The thought experiment that makes the KV cache obvious: suppose there were no cache. To generate token 1,001 you would recompute attention keys and values for all 1,000 previous tokens — work you already did. Token 1,002 repeats it again. Generating n tokens would cost O(n²) full recomputations of history. The KV cache is nothing more than memoization: store each token's K and V the first time, never recompute. This trades memory for compute — and as we'll see, that memory becomes the new bottleneck.
04 How It Works — The Full Request Lifecycle
Step through what happens to one request, from your keyboard to streamed tokens.

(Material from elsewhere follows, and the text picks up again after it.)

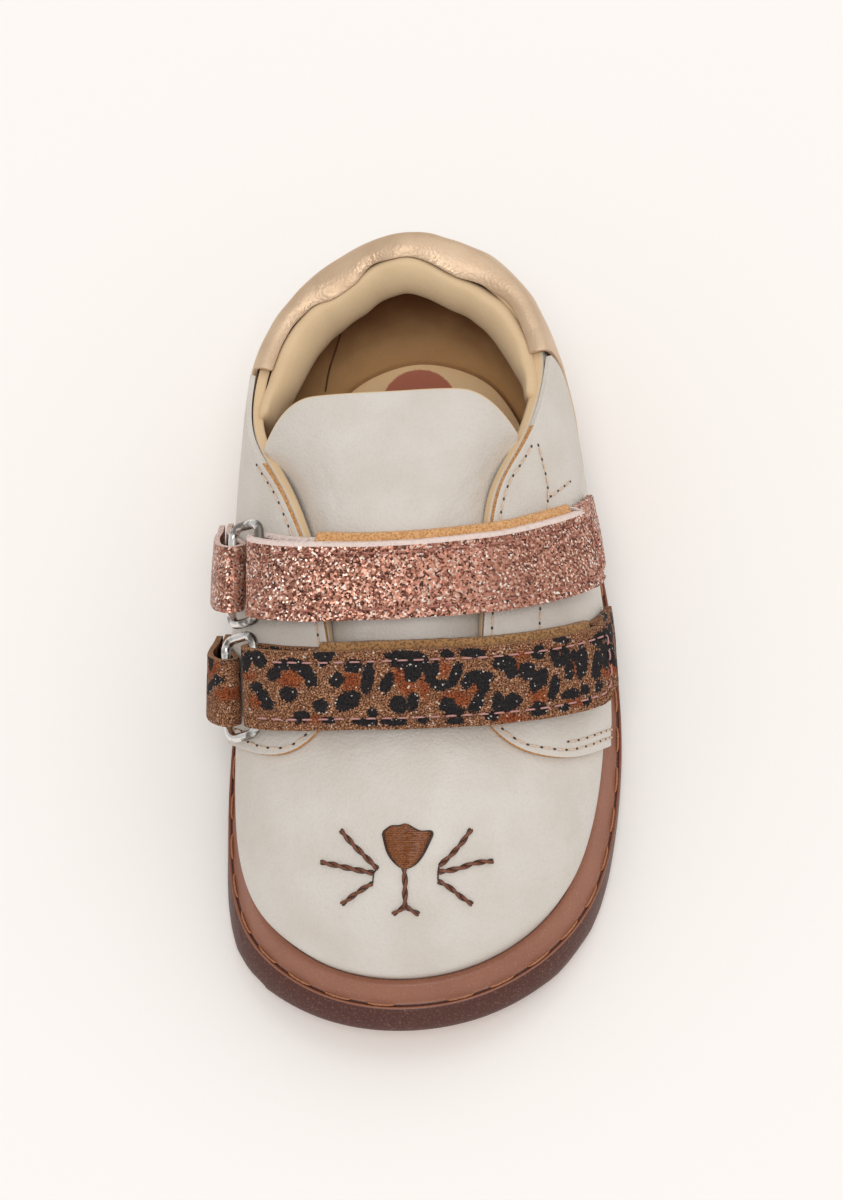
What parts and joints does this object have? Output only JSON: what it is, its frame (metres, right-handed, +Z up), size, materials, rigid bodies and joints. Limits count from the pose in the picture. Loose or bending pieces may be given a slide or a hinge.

The two metrics that matter
05 KV Cache Math — Why Long Contexts Hurt
The KV cache is not an abstraction; it's real bytes. Per token, per layer, you store one K and one V vector. The total:
Two gigabytes of cache for one 4K conversation — on top of the 14 GB of weights. Now imagine the provider wants to serve 50 concurrent users on one 80 GB GPU. The arithmetic stops working. This single calculation explains an entire branch of the industry:
| Technique | What it does | What it trades |
|---|---|---|
| GQA / MQA | Share K,V across query heads (n_kv_heads < n_heads) → cache shrinks 4–8× | Slight quality loss; now standard in Llama-3, Mistral |
| PagedAttention (vLLM) | Store cache in non-contiguous pages, like OS virtual memory → no fragmentation | Indirection overhead; complexity |
| Quantized cache | Store K,V in 8-bit or 4-bit instead of 16 | Accuracy at long range |
| Sliding window | Only cache the last W tokens (Mistral: 4K window) | Model can't directly attend further back |
06 Batching — How One GPU Serves Many Users
Decode wastes the GPU: one token's worth of vectors cannot feed thousands of cores. The fix is to decode many users' sequences at once — the weights are read from memory once per step and amortized across the whole batch. This is why providers can sell tokens cheaply at all.
Static batching (old way)
Collect N requests, run them together, wait until all finish. One user generating a 2,000-token essay holds hostage nine users who needed 20 tokens. GPU runs at the speed of the slowest request.
Continuous batching (modern way)
The scheduler operates per step, not per request. The moment any sequence finishes, a queued request takes its slot in the very next decode step. Like a restaurant seating parties as tables free up, not waiting for the whole room to leave.
This is also where your latency variance comes from: mid-generation, the scheduler may pause decode steps to run a prefill burst for newly arrived requests (or mix the two — "chunked prefill"). When a model's output visibly stutters, you are usually watching someone else's prompt being prefilled.
07 Mental Models
The model "reads" your whole prompt in one gulp, then "writes" its answer one word at a time, re-reading its notes (KV cache) before each word. Lets you reason about: why TTFT scales with input length but tok/s scales with total context.
Weights are the textbook (shared, read-only); the KV cache is each student's scratchpad (private, growing). Lets you reason about: memory limits on concurrency, why context length costs VRAM, why "restarting" a conversation is cheap for you but expensive for the provider.
Prefill is the wide conveyor belt; decode is a single-file checkout. Batching opens more checkout lanes that share one cashier brain (the weights). Lets you reason about: provider economics, why batch size trades your latency for their throughput.
08 Common Misconceptions
"The model gets slower because it's thinking harder about difficult questions." No — per-token cost is constant for a given context length. Hard questions produce more tokens (including hidden reasoning tokens), and longer context makes each token slightly slower. The model never "tries harder" on one forward pass.
"My whole conversation is re-sent and re-read every turn, so the model re-thinks it all." Half true. The conversation is re-sent (the API is stateless), but with prefix caching the provider usually restores the KV cache for the unchanged prefix instead of recomputing it — that's the subject of the next doc.
"Streaming is a UX gimmick." Streaming is the honest representation of what the hardware is doing — tokens genuinely exist one at a time. Buffering the full answer would only add latency.
"Bigger GPU = faster single response." Mostly false for decode: a single sequence is memory-bandwidth-bound, and one user can't use more bandwidth than the cache read requires. Bigger GPUs mostly buy concurrency, not single-stream speed.